◆ **TASK DETAILS**
Tally up the lines that include "part" and state that number by itself.

** START PROVIDED MATERIAL **

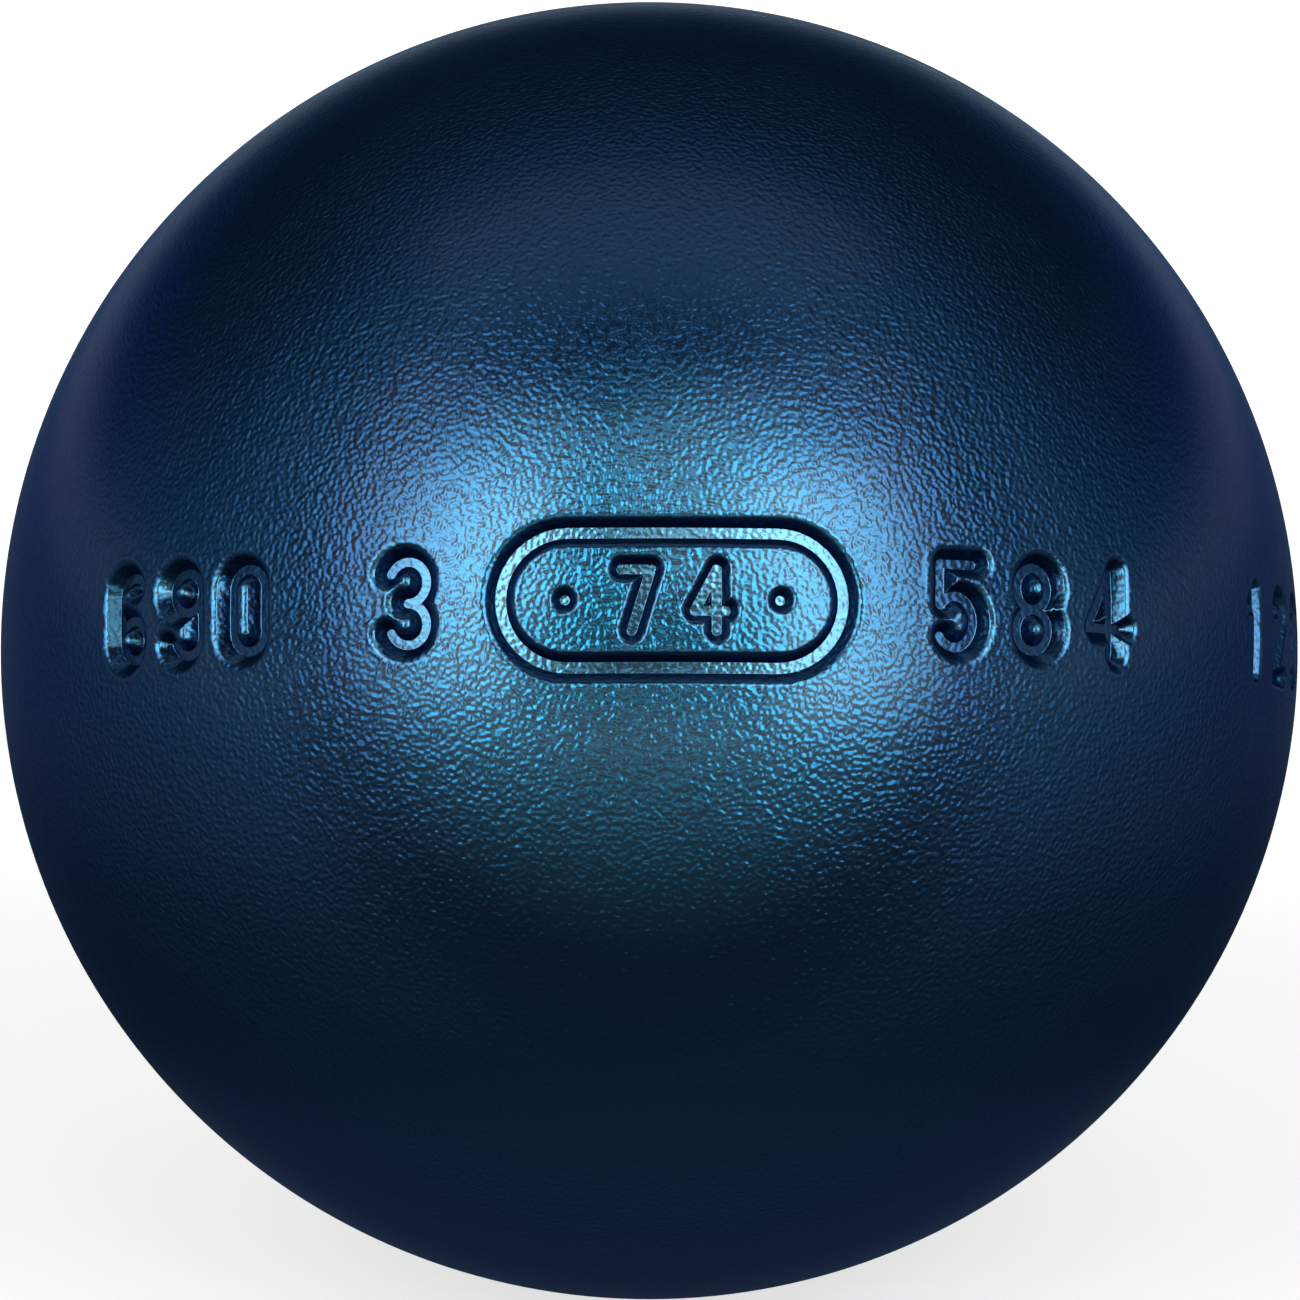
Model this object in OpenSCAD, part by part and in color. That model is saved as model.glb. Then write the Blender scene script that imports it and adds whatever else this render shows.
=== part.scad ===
// A hollow steel playing ball, made the way such balls are made. Two half shells are hot pressed
// from steel discs, their lips are turned for welding, and one full-penetration weld joins them.
// The outside is then turned and ground round, so the weld's cap is flush with the shells.
// Nothing is inside: the hollow is sealed, and the root of the weld stands in it as a low ridge.
// The weld lies in the XZ plane. The front half shell's pole faces -Y.

/* [Ball] */
// Outside diameter of the finished ball
ball_d = 74; // [71:0.5:80]
// Wall of the pressed half shells
wall_t = 6.2; // [5:0.1:8]

/* [Lips] */
// Flat land left at the root of each lip
root_face = 1.5; // [0.8:0.1:2.5]
// Angle of the bevel turned on each lip, from the plane of the weld
bevel_angle = 30; // [20:1:40]
// How far in from the weld's middle plane the lip is bored true
lip_bore_depth = 4; // [3:0.5:6]
// How deep that bore cuts into the pressed wall at the rim
lip_bore_cut = 0.3; // [0.2:0.05:0.6]

/* [Weld] */
// Gap between the two lands, filled by the root run
root_gap = 1.2; // [0.6:0.1:2]
// Width of the root bead inside the ball
root_bead_w = 3.4; // [2.6:0.1:4.5]
// How far the root bead stands into the hollow
root_bead_h = 0.9; // [0.4:0.1:1.5]

/* [Hidden] */
$fn = 144;
// How far a cut runs past what it cuts
overrun = 1;
ball_r = ball_d / 2;
hollow_r = ball_r - wall_t;
// Radius of the bore turned inside both lips: the root bead lies on it
lip_bore_r = hollow_r + lip_bore_cut;
// Radius at which the land ends and the bevel begins
land_top_r = lip_bore_r + root_face;
// Radius that cuts reach so that they clear the outside
clear_r = ball_r + overrun;
// The blue lacquer that covers the whole outside, weld and all
lacquer = "#24486e";

// Half the width of the weld's groove at a radius, above the land
function flank_y(r) = root_gap / 2 + (r - land_top_r) * tan(bevel_angle);

// The weld's groove beside the axis: a neck between the lands that opens into a V
module groove_area() {
    polygon([
        [lip_bore_r, -root_gap / 2],
        [land_top_r, -root_gap / 2],
        [clear_r, -flank_y(clear_r)],
        [clear_r, flank_y(clear_r)],
        [land_top_r, root_gap / 2],
        [lip_bore_r, root_gap / 2]
    ]);
}

// What is bored out inside one lip, with the 45 degree run-out that turning leaves
module lip_bore_area() {
    hollow_there = sqrt(pow(hollow_r, 2) - pow(lip_bore_depth, 2));
    runout = lip_bore_r - hollow_there + overrun;
    polygon([
        [0, 0],
        [lip_bore_r, 0],
        [lip_bore_r, lip_bore_depth],
        [lip_bore_r - runout, lip_bore_depth + runout],
        [0, lip_bore_depth + runout]
    ]);
}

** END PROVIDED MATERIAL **

◆ **EXERCISE RESPONSE**
2